PROVIDED RECORDS

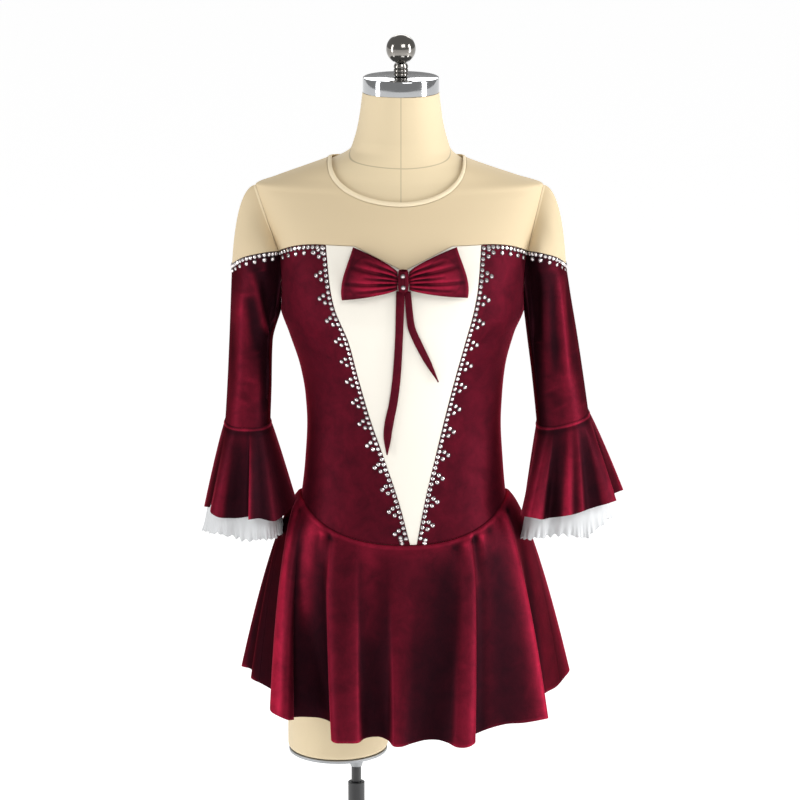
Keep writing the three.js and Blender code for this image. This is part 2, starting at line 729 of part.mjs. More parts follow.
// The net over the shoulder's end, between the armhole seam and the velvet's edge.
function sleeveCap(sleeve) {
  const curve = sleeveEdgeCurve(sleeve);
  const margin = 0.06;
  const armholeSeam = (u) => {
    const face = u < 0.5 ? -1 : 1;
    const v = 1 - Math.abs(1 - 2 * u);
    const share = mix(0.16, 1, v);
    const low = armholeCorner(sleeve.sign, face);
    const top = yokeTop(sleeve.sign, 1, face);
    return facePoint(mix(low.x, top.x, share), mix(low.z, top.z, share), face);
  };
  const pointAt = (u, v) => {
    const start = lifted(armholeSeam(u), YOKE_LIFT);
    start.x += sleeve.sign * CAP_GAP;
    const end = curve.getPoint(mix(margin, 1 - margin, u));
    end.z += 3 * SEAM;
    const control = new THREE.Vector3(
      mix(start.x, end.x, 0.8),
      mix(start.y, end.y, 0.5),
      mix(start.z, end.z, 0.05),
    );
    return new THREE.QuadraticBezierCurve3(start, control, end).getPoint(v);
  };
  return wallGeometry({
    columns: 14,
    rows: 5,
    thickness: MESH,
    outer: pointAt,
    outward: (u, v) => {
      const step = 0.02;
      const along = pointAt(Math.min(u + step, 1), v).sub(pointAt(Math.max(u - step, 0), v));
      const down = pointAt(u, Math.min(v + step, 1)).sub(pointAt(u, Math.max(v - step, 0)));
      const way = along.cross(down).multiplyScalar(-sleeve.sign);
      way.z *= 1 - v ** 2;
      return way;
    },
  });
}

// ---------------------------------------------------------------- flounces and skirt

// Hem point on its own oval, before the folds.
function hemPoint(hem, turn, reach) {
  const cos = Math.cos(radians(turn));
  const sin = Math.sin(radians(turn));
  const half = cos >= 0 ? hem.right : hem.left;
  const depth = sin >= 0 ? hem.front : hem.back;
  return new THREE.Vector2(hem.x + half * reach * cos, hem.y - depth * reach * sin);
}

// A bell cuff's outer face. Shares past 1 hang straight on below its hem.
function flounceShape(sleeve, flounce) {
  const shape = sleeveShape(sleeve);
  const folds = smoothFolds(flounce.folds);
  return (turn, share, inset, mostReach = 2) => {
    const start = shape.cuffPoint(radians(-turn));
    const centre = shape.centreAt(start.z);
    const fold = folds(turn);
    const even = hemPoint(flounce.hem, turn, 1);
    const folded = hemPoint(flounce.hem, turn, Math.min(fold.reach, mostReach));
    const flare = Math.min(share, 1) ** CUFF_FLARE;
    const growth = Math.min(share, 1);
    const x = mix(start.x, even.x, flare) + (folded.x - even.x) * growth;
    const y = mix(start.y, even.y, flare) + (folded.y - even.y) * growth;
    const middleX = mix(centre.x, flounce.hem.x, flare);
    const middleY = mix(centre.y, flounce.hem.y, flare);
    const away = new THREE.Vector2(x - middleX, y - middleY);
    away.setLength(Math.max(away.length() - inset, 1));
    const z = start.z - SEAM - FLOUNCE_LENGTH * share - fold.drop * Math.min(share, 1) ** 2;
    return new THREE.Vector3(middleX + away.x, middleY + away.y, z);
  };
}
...
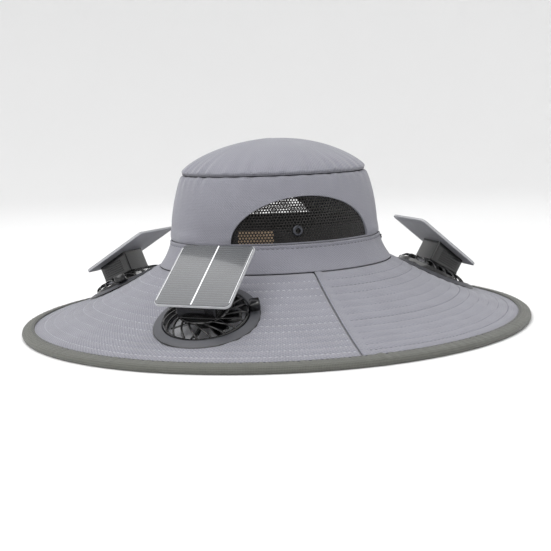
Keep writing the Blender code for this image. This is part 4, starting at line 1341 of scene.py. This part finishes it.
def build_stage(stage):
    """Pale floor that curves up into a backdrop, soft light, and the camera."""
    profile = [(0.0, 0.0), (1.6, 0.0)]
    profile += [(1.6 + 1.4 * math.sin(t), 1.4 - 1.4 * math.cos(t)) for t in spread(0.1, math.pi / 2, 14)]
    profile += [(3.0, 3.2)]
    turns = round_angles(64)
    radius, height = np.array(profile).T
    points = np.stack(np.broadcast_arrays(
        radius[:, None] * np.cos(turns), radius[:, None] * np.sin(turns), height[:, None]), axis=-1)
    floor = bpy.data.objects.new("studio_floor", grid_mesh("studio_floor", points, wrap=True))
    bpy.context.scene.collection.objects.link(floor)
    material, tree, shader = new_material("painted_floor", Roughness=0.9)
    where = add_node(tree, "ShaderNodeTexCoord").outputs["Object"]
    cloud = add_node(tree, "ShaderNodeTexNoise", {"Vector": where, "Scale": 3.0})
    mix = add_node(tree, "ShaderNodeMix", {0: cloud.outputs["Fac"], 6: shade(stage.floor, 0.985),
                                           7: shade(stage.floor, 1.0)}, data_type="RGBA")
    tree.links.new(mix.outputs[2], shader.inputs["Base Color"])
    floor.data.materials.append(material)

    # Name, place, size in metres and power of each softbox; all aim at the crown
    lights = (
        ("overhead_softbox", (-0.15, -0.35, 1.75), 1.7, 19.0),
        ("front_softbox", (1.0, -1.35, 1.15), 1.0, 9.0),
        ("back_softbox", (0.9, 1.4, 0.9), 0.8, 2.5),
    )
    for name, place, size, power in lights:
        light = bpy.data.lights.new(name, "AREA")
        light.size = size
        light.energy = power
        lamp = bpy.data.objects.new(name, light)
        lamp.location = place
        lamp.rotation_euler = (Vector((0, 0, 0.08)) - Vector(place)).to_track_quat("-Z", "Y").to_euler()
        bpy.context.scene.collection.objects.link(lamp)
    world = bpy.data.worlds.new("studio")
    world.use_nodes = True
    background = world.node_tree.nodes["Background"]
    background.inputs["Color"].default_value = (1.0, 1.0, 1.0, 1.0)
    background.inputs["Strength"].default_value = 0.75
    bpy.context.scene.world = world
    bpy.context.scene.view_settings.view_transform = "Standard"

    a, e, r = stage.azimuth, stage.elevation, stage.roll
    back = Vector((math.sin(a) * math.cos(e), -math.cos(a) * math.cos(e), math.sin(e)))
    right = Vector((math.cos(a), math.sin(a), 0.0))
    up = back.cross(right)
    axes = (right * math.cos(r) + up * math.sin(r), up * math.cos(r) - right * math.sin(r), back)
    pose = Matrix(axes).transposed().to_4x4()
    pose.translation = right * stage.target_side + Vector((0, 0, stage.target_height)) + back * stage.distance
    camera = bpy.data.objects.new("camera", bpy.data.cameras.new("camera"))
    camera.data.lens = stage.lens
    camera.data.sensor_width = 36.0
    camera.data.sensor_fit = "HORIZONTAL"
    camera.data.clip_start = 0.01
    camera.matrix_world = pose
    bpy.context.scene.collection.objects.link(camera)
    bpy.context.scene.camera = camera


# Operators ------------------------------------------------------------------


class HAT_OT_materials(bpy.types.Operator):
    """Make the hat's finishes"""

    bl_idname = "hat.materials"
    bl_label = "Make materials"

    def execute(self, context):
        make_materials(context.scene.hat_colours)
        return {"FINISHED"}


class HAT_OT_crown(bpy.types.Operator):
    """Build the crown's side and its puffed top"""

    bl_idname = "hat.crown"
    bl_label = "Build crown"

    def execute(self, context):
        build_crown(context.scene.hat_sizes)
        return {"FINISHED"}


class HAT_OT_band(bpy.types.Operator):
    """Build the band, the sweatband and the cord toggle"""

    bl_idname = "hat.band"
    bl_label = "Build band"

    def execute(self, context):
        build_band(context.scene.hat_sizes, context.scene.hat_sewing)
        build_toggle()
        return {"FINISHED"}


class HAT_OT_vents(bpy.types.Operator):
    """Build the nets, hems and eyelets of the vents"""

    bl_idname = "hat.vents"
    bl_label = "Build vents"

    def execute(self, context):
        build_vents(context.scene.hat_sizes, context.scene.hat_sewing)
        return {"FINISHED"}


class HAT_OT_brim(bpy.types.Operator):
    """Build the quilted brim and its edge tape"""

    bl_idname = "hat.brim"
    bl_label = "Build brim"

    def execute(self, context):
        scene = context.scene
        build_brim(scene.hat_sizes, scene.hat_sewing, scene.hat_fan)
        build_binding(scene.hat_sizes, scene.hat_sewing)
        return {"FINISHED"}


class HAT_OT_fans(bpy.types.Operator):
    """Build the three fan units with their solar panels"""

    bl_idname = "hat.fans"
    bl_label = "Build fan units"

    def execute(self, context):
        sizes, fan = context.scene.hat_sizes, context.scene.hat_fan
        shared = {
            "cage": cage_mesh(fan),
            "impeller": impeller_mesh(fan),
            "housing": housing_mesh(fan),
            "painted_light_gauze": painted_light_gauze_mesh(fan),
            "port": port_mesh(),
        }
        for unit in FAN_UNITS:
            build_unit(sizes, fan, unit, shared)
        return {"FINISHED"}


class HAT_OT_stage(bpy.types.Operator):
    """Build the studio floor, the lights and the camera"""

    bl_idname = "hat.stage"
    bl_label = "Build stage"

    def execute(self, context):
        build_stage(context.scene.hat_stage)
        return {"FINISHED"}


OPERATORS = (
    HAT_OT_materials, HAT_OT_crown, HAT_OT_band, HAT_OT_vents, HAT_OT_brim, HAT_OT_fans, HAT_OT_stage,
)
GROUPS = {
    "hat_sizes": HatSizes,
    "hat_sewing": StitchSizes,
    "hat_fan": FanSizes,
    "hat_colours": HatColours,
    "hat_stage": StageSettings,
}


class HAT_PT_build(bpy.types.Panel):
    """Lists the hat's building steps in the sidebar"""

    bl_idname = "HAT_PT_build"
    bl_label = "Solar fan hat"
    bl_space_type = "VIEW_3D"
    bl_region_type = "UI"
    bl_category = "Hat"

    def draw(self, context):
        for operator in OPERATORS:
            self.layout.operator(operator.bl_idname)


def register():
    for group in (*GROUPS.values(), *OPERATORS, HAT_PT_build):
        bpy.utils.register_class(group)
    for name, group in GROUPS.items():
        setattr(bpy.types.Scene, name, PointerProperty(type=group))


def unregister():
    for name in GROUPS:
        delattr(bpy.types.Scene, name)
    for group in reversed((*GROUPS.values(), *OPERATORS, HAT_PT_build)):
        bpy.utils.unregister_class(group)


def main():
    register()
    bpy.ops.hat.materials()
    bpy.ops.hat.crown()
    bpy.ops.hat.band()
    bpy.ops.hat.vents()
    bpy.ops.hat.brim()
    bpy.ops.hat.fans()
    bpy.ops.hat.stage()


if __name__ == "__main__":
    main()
...
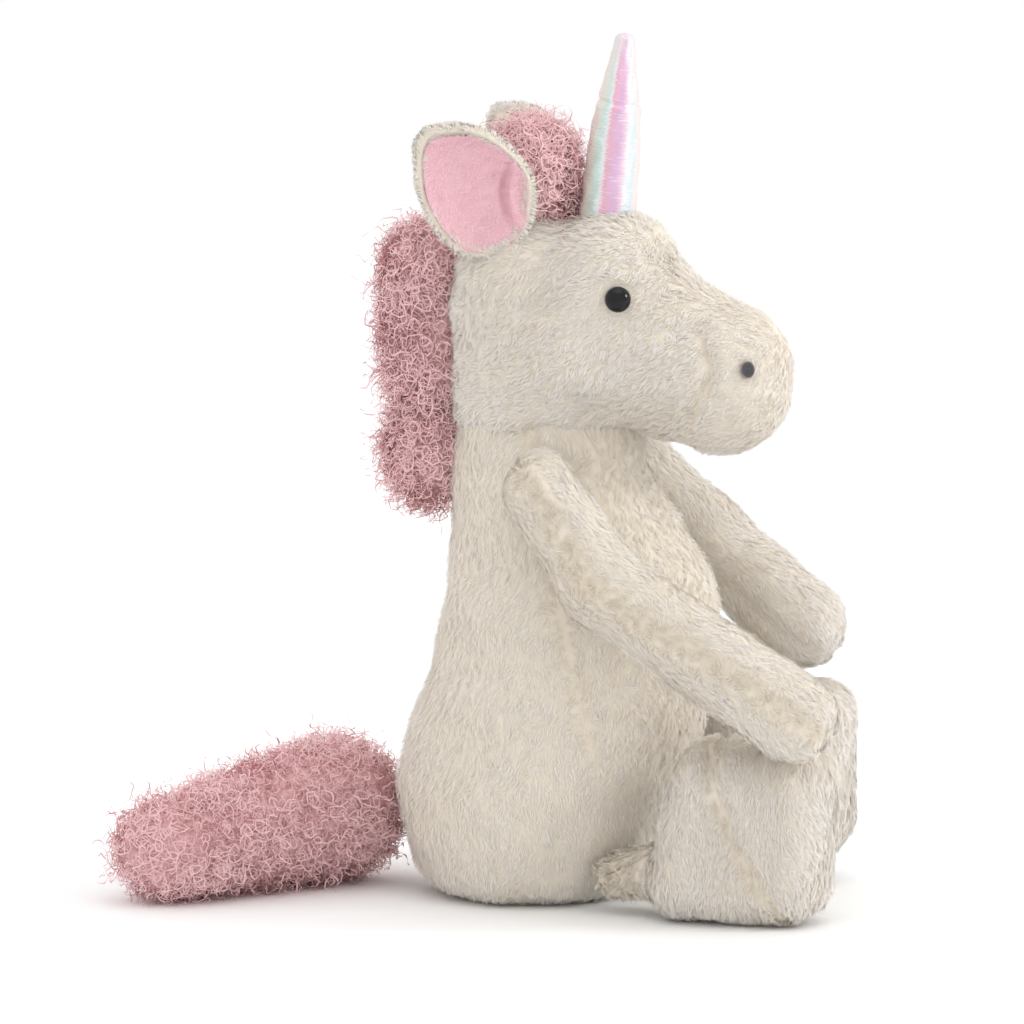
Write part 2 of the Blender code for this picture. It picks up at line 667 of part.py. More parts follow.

EXERCISE INSTRUCTIONS
Everything from the line that contains "Keep writing the three.js" to the line that contains "flounces and skirt" must be transcribed exactly, both end lines included.

RESULT FOR THIS EXERCISE
Keep writing the three.js and Blender code for this image. This is part 2, starting at line 729 of part.mjs. More parts follow.
// The net over the shoulder's end, between the armhole seam and the velvet's edge.
function sleeveCap(sleeve) {
  const curve = sleeveEdgeCurve(sleeve);
  const margin = 0.06;
  const armholeSeam = (u) => {
    const face = u < 0.5 ? -1 : 1;
    const v = 1 - Math.abs(1 - 2 * u);
    const share = mix(0.16, 1, v);
    const low = armholeCorner(sleeve.sign, face);
    const top = yokeTop(sleeve.sign, 1, face);
    return facePoint(mix(low.x, top.x, share), mix(low.z, top.z, share), face);
  };
  const pointAt = (u, v) => {
    const start = lifted(armholeSeam(u), YOKE_LIFT);
    start.x += sleeve.sign * CAP_GAP;
    const end = curve.getPoint(mix(margin, 1 - margin, u));
    end.z += 3 * SEAM;
    const control = new THREE.Vector3(
      mix(start.x, end.x, 0.8),
      mix(start.y, end.y, 0.5),
      mix(start.z, end.z, 0.05),
    );
    return new THREE.QuadraticBezierCurve3(start, control, end).getPoint(v);
  };
  return wallGeometry({
    columns: 14,
    rows: 5,
    thickness: MESH,
    outer: pointAt,
    outward: (u, v) => {
      const step = 0.02;
      const along = pointAt(Math.min(u + step, 1), v).sub(pointAt(Math.max(u - step, 0), v));
      const down = pointAt(u, Math.min(v + step, 1)).sub(pointAt(u, Math.max(v - step, 0)));
      const way = along.cross(down).multiplyScalar(-sleeve.sign);
      way.z *= 1 - v ** 2;
      return way;
    },
  });
}

// ---------------------------------------------------------------- flounces and skirt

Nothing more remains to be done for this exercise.